**Records that describe objects**
:::

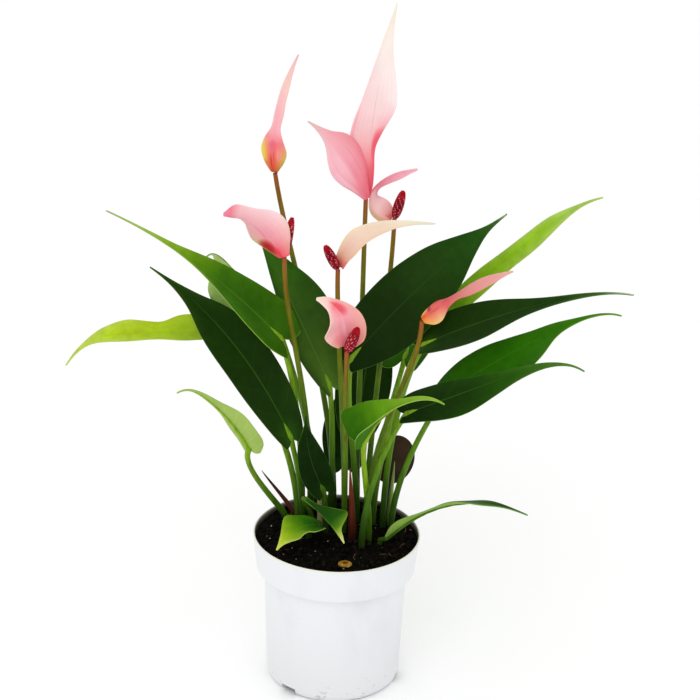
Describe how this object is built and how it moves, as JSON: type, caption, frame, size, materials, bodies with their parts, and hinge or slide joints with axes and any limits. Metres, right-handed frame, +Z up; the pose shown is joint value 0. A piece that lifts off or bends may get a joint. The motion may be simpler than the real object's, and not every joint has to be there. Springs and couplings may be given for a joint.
{
  "type": "potted anthurium",
  "caption": "Flamingo flower with long glossy leaves and pink, rose and cream spathes, growing in a round white plastic grower's pot.",
  "frame": {"origin": "centre of the pot's underside, on the surface that it stands on", "axes": "+Z up along the pot's axis; -Y is the side that the picture shows"},
  "size_m": [0.3986, 0.2104, 0.4861],
  "materials": {
    "pot": "thin moulded polypropylene, satin",
    "soil": "dark peat with pale specks",
    "tag": "dark brown plastic, bare",
    "pellet": "ochre bark ring",
    "leaf_dark": "glossy dark green leaf",
    "leaf_mid": "glossy mid-green leaf",
    "leaf_light": "satin light green leaf",
    "leaf_bright": "satin yellow-green leaf",
    "stem": "olive-brown flower stem, green at its foot",
    "spathe_pink": "waxy pale pink spathe",
    "spathe_rose": "waxy rose spathe",
    "spathe_cream": "waxy cream spathe",
    "spadix": "dark red, covered in small florets",
    "sheath_maroon": "maroon shoot",
    "sheath_green": "light green shoot",
    "sheath_cream": "cream shoot"
  },
  "bodies": {
    "root": {"pot": "pot", "soil": "soil", "tag": "tag", "pellet": "pellet", "leaf_upper_left": "leaf_mid", "leaf_left_dark": "leaf_dark", "leaf_far_left": "leaf_bright", "leaf_low_left": "leaf_light", "leaf_left_rear": "leaf_mid", "leaf_centre_dark": "leaf_dark", "leaf_right_dark": "leaf_dark", "leaf_right_bright": "leaf_bright", "leaf_far_right_top": "leaf_dark", "leaf_far_right_middle": "leaf_mid", "leaf_far_right_low": "leaf_dark", "leaf_front_bright": "leaf_light", "leaf_low_right": "leaf_mid", "leaf_front_curled": "leaf_light", "leaf_front_small": "leaf_light", "leaf_centre_small": "leaf_dark", "leaf_rear_centre": "leaf_dark", "leaf_rear_banded": "leaf_dark", "leaf_back": "leaf_mid", "stem_tall_left": "stem", "spathe_tall_left": "spathe_pink", "spadix_tall_left": "spadix", "stem_rose_left": "stem", "spathe_rose_left": "spathe_rose", "spadix_rose_left": "spadix", "stem_double": "stem", "spathe_double": "spathe_pink", "spadix_double": "spadix", "stem_pale": "stem", "spathe_pale": "spathe_pink", "spadix_pale": "spadix", "stem_cream": "stem", "spathe_cream": "spathe_cream", "spadix_cream": "spadix", "stem_front": "stem", "spathe_front": "spathe_rose", "spadix_front": "spadix", "stem_right": "stem", "spathe_right": "spathe_pink", "spadix_right": "spadix", "sheath_left": "sheath_maroon", "sheath_middle": "sheath_maroon", "sheath_right": "sheath_green", "sheath_cream": "sheath_cream"}
  },
  "joints": []
}
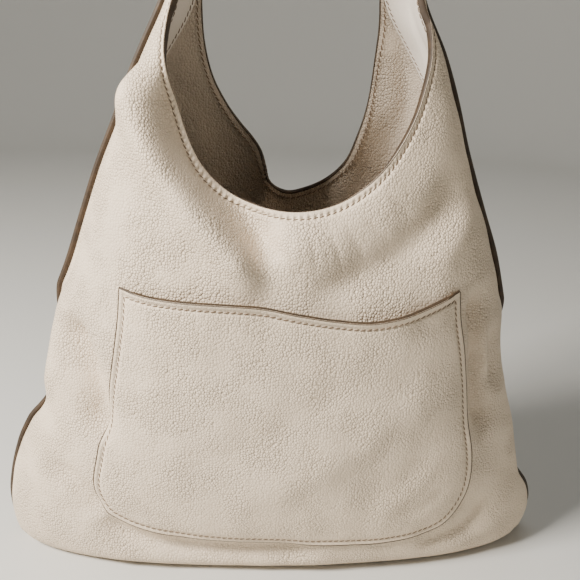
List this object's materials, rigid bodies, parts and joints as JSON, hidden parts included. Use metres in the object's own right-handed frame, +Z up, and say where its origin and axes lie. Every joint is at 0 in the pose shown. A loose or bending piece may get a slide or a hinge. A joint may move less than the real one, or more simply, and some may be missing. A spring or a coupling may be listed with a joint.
{
  "type": "hobo bag",
  "caption": "Slouchy pebbled-leather shoulder bag with scooped mouth, strap growing out of the sides, front patch pocket and painted edges.",
  "frame": {"origin": "on the floor under the middle of the base, on the line of the side seams", "axes": "+X along the width to the right seen from the front, +Y towards the back (the patch pocket faces -Y), +Z up"},
  "size_m": [0.4112, 0.1545, 0.5134],
  "materials": {
    "pebbled_leather": "pebbled, satin",
    "facing_leather": "pebbled, satin",
    "smooth_leather": "smooth, satin",
    "strap_core": "matt split leather",
    "lining_fabric": "fine twill",
    "base_board": "matt board",
    "edge_paint": "flexible edge paint, satin",
    "snap_metal": "plated, satin",
    "zip_tape": "woven tape",
    "zip_metal": "plated, satin"
  },
  "bodies": {
    "bag": {"front_panel": "pebbled_leather", "back_panel": "pebbled_leather", "front_pocket": "pebbled_leather", "front_facing": "facing_leather", "back_facing": "facing_leather", "front_lining": "lining_fabric", "back_lining": "lining_fabric", "front_pocket_lining": "lining_fabric", "zip_pocket": "lining_fabric", "base_stiffener": "base_board", "body_piping": "edge_paint", "front_rim_edge": "edge_paint", "back_rim_edge": "edge_paint", "pocket_top_edge": "edge_paint", "snap_socket": "snap_metal", "snap_stud": "snap_metal", "zip_tape_upper": "zip_tape", "zip_tape_lower": "zip_tape", "zip_teeth_upper": "zip_metal", "zip_teeth_lower": "zip_metal"},
    "strap": {"strap_outer_front": "pebbled_leather", "strap_outer_back": "pebbled_leather", "strap_lining": "smooth_leather", "strap_core": "strap_core", "strap_piping": "edge_paint", "strap_edge_front": "edge_paint", "strap_edge_back": "edge_paint"},
    "slider": {"zip_slider": "zip_metal"},
    "pull": {"zip_pull": "zip_metal"}
  },
  "joints": [
    {"name": "strap_swing", "type": "hinge", "parent": "bag", "child": "strap", "pos_m": [0, 0, 0.412], "axis": [1, 0, 0], "range_deg": [-70, 70]},
    {"name": "zip_slide", "type": "slide", "parent": "bag", "child": "slider", "axis": [1, 0, 0], "range_m": [-0.132, 0]},
    {"name": "pull_swing", "type": "hinge", "parent": "slider", "child": "pull", "pos_m": [0.066, 0.0499, 0.196], "axis": [0, 0, 1], "range_deg": [0, 160]}
  ]
}
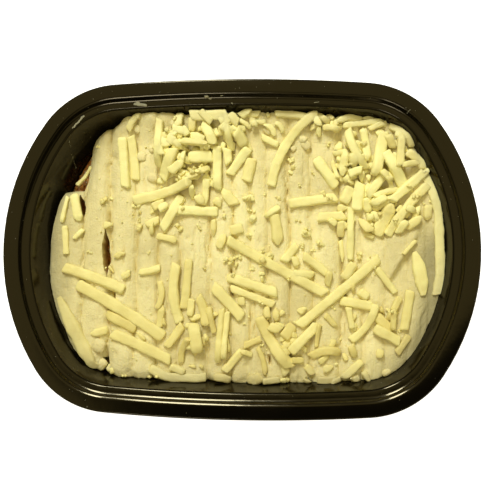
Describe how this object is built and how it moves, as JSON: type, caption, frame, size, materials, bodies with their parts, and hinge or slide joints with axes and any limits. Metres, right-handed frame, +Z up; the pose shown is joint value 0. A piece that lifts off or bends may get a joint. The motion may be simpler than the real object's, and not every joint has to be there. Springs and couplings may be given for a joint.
{
  "type": "shepherds pie in tray",
  "caption": "Chilled shepherd's pie in an oblong black tray: mince filling under ribbed mashed potato strewn with grated cheese.",
  "frame": {"origin": "under the middle of the tray's base, at the level it stands on", "axes": "+X along the tray's long way, towards the end where the cheese lies thick at the corner; +Y across, towards the far side in the picture; +Z up"},
  "size_m": [0.19, 0.136, 0.038],
  "materials": {
    "tray_plastic": "thermoformed black sheet, satin gloss",
    "mince": "moist cooked mince in gravy",
    "mash_and_cheese": "soft mashed potato with grated cheese"
  },
  "bodies": {
    "root": {"tray": "tray_plastic", "mince_filling": "mince", "mash_topping": "mash_and_cheese"}
  },
  "joints": []
}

:::

**Stated exercise**
Write out the entries above word for word.

**Exercise result**
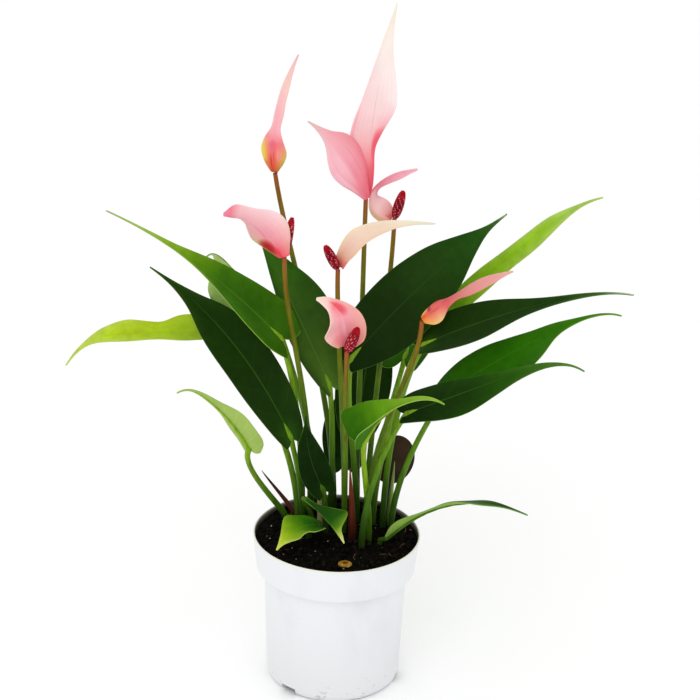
Describe how this object is built and how it moves, as JSON: type, caption, frame, size, materials, bodies with their parts, and hinge or slide joints with axes and any limits. Metres, right-handed frame, +Z up; the pose shown is joint value 0. A piece that lifts off or bends may get a joint. The motion may be simpler than the real object's, and not every joint has to be there. Springs and couplings may be given for a joint.
{
  "type": "potted anthurium",
  "caption": "Flamingo flower with long glossy leaves and pink, rose and cream spathes, growing in a round white plastic grower's pot.",
  "frame": {"origin": "centre of the pot's underside, on the surface that it stands on", "axes": "+Z up along the pot's axis; -Y is the side that the picture shows"},
  "size_m": [0.3986, 0.2104, 0.4861],
  "materials": {
    "pot": "thin moulded polypropylene, satin",
    "soil": "dark peat with pale specks",
    "tag": "dark brown plastic, bare",
    "pellet": "ochre bark ring",
    "leaf_dark": "glossy dark green leaf",
    "leaf_mid": "glossy mid-green leaf",
    "leaf_light": "satin light green leaf",
    "leaf_bright": "satin yellow-green leaf",
    "stem": "olive-brown flower stem, green at its foot",
    "spathe_pink": "waxy pale pink spathe",
    "spathe_rose": "waxy rose spathe",
    "spathe_cream": "waxy cream spathe",
    "spadix": "dark red, covered in small florets",
    "sheath_maroon": "maroon shoot",
    "sheath_green": "light green shoot",
    "sheath_cream": "cream shoot"
  },
  "bodies": {
    "root": {"pot": "pot", "soil": "soil", "tag": "tag", "pellet": "pellet", "leaf_upper_left": "leaf_mid", "leaf_left_dark": "leaf_dark", "leaf_far_left": "leaf_bright", "leaf_low_left": "leaf_light", "leaf_left_rear": "leaf_mid", "leaf_centre_dark": "leaf_dark", "leaf_right_dark": "leaf_dark", "leaf_right_bright": "leaf_bright", "leaf_far_right_top": "leaf_dark", "leaf_far_right_middle": "leaf_mid", "leaf_far_right_low": "leaf_dark", "leaf_front_bright": "leaf_light", "leaf_low_right": "leaf_mid", "leaf_front_curled": "leaf_light", "leaf_front_small": "leaf_light", "leaf_centre_small": "leaf_dark", "leaf_rear_centre": "leaf_dark", "leaf_rear_banded": "leaf_dark", "leaf_back": "leaf_mid", "stem_tall_left": "stem", "spathe_tall_left": "spathe_pink", "spadix_tall_left": "spadix", "stem_rose_left": "stem", "spathe_rose_left": "spathe_rose", "spadix_rose_left": "spadix", "stem_double": "stem", "spathe_double": "spathe_pink", "spadix_double": "spadix", "stem_pale": "stem", "spathe_pale": "spathe_pink", "spadix_pale": "spadix", "stem_cream": "stem", "spathe_cream": "spathe_cream", "spadix_cream": "spadix", "stem_front": "stem", "spathe_front": "spathe_rose", "spadix_front": "spadix", "stem_right": "stem", "spathe_right": "spathe_pink", "spadix_right": "spadix", "sheath_left": "sheath_maroon", "sheath_middle": "sheath_maroon", "sheath_right": "sheath_green", "sheath_cream": "sheath_cream"}
  },
  "joints": []
}
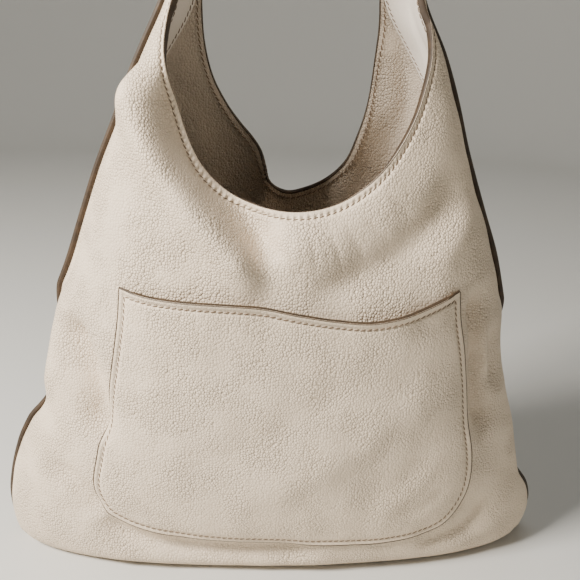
List this object's materials, rigid bodies, parts and joints as JSON, hidden parts included. Use metres in the object's own right-handed frame, +Z up, and say where its origin and axes lie. Every joint is at 0 in the pose shown. A loose or bending piece may get a slide or a hinge. A joint may move less than the real one, or more simply, and some may be missing. A spring or a coupling may be listed with a joint.
{
  "type": "hobo bag",
  "caption": "Slouchy pebbled-leather shoulder bag with scooped mouth, strap growing out of the sides, front patch pocket and painted edges.",
  "frame": {"origin": "on the floor under the middle of the base, on the line of the side seams", "axes": "+X along the width to the right seen from the front, +Y towards the back (the patch pocket faces -Y), +Z up"},
  "size_m": [0.4112, 0.1545, 0.5134],
  "materials": {
    "pebbled_leather": "pebbled, satin",
    "facing_leather": "pebbled, satin",
    "smooth_leather": "smooth, satin",
    "strap_core": "matt split leather",
    "lining_fabric": "fine twill",
    "base_board": "matt board",
    "edge_paint": "flexible edge paint, satin",
    "snap_metal": "plated, satin",
    "zip_tape": "woven tape",
    "zip_metal": "plated, satin"
  },
  "bodies": {
    "bag": {"front_panel": "pebbled_leather", "back_panel": "pebbled_leather", "front_pocket": "pebbled_leather", "front_facing": "facing_leather", "back_facing": "facing_leather", "front_lining": "lining_fabric", "back_lining": "lining_fabric", "front_pocket_lining": "lining_fabric", "zip_pocket": "lining_fabric", "base_stiffener": "base_board", "body_piping": "edge_paint", "front_rim_edge": "edge_paint", "back_rim_edge": "edge_paint", "pocket_top_edge": "edge_paint", "snap_socket": "snap_metal", "snap_stud": "snap_metal", "zip_tape_upper": "zip_tape", "zip_tape_lower": "zip_tape", "zip_teeth_upper": "zip_metal", "zip_teeth_lower": "zip_metal"},
    "strap": {"strap_outer_front": "pebbled_leather", "strap_outer_back": "pebbled_leather", "strap_lining": "smooth_leather", "strap_core": "strap_core", "strap_piping": "edge_paint", "strap_edge_front": "edge_paint", "strap_edge_back": "edge_paint"},
    "slider": {"zip_slider": "zip_metal"},
    "pull": {"zip_pull": "zip_metal"}
  },
  "joints": [
    {"name": "strap_swing", "type": "hinge", "parent": "bag", "child": "strap", "pos_m": [0, 0, 0.412], "axis": [1, 0, 0], "range_deg": [-70, 70]},
    {"name": "zip_slide", "type": "slide", "parent": "bag", "child": "slider", "axis": [1, 0, 0], "range_m": [-0.132, 0]},
    {"name": "pull_swing", "type": "hinge", "parent": "slider", "child": "pull", "pos_m": [0.066, 0.0499, 0.196], "axis": [0, 0, 1], "range_deg": [0, 160]}
  ]
}
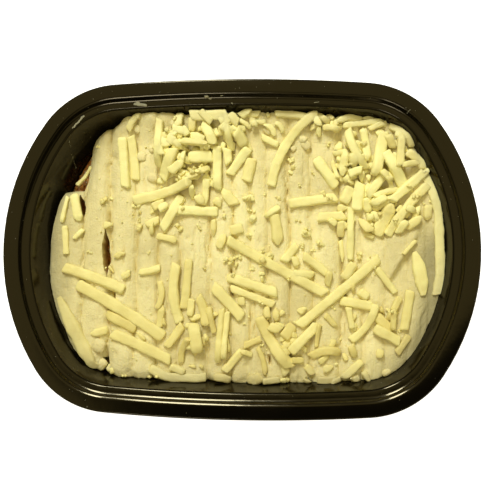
Describe how this object is built and how it moves, as JSON: type, caption, frame, size, materials, bodies with their parts, and hinge or slide joints with axes and any limits. Metres, right-handed frame, +Z up; the pose shown is joint value 0. A piece that lifts off or bends may get a joint. The motion may be simpler than the real object's, and not every joint has to be there. Springs and couplings may be given for a joint.
{
  "type": "shepherds pie in tray",
  "caption": "Chilled shepherd's pie in an oblong black tray: mince filling under ribbed mashed potato strewn with grated cheese.",
  "frame": {"origin": "under the middle of the tray's base, at the level it stands on", "axes": "+X along the tray's long way, towards the end where the cheese lies thick at the corner; +Y across, towards the far side in the picture; +Z up"},
  "size_m": [0.19, 0.136, 0.038],
  "materials": {
    "tray_plastic": "thermoformed black sheet, satin gloss",
    "mince": "moist cooked mince in gravy",
    "mash_and_cheese": "soft mashed potato with grated cheese"
  },
  "bodies": {
    "root": {"tray": "tray_plastic", "mince_filling": "mince", "mash_topping": "mash_and_cheese"}
  },
  "joints": []
}